Motions relating to nominations
- Class: Incidental motion
- In order when another has the floor?: No
- Requires second?: Yes
- Debatable?: No
- May be reconsidered?: Yes, except motion to close nominations or affirmative vote on motion to reopen nominations
- Amendable?: Yes
- Vote required: Majority vote, except motion to close nominations requires a two-thirds vote

= Nomination =

Selecting a candidate for public office or to receive an honor/award

Nomination is part of the process of selecting a candidate for either election to a public office, or the bestowing of an honor or award. A collection of nominees narrowed from the full list of candidates is a short list.

==Political office==
In the context of elections for public office, a candidate who has been selected to represent or is endorsed by a political party is said to be the party's nominee. The process of selection may be based on one or more primary elections or by means of a political party convention or caucus, according to the rules of the party and any applicable election laws. In some countries the process is called preselection.

Public statements of support for a candidate's nomination are known as endorsements or testimonials.

In some jurisdictions the nominee of a recognized political party is entitled to appear on the general election ballot paper. Candidates who are endorsed by a political party may be required to submit a nominating petition in order to gain ballot access. In others all candidates have to meet nomination rules criteria to stand.

== Parliamentary procedure ==
In parliamentary procedure, a nomination is basically a motion to fill a blank in a motion "that _____ be elected." Nominations are used to provide choices of candidates for election to office. After nominations have been made, the assembly proceeds to its method of voting used for electing officers.

=== Motions relating to nominations ===
There are a number of motions relating to nominations. They include the motions to make, close, and reopen nominations, and motions to designate the method of making nominations. The motion to select a method of nominating is also treated as filling a blank, in which votes are taken on suggested methods of nomination in the following order:
- by the chair
- from the floor (open nominations)
- by a committee
- by ballot
- by mail
- by petition
Not all of these methods may be suitable for a particular organization.

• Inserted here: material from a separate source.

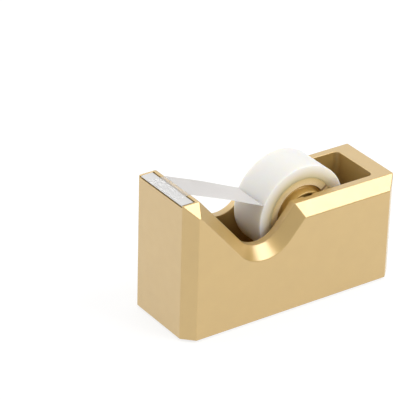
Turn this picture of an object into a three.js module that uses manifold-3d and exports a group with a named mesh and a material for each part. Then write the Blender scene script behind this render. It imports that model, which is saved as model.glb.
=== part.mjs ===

=== Legitimate use of closing nominations ===
Normally, nominations are closed when no one else wants to make a nomination. This is done without a motion (using a form of unanimous consent). A motion to close nominations cannot be used to prevent a member from making a nomination. A legitimate use of a motion to close nominations is that some members are obviously delaying the election by nominating persons who have no chance of being elected. It takes a two-thirds vote to close nominations, but only a majority vote to reopen them.

==Awards and honours==

The rules of a number of awards or honours require the nomination of candidates. The rules for who and how candidates are nominated vary with each award or honour, as do the processes of selecting from the candidates.

For some awards and honours, being nominated or shortlisted is itself considered an honour, as in the case of the Academy Awards and other similar events, and with events such as book and arts awards. In 2015 there were 273 candidates nominated for the Nobel Peace Prize, while 9000 are nominated for the more satirical Ig Nobel Prizes every year.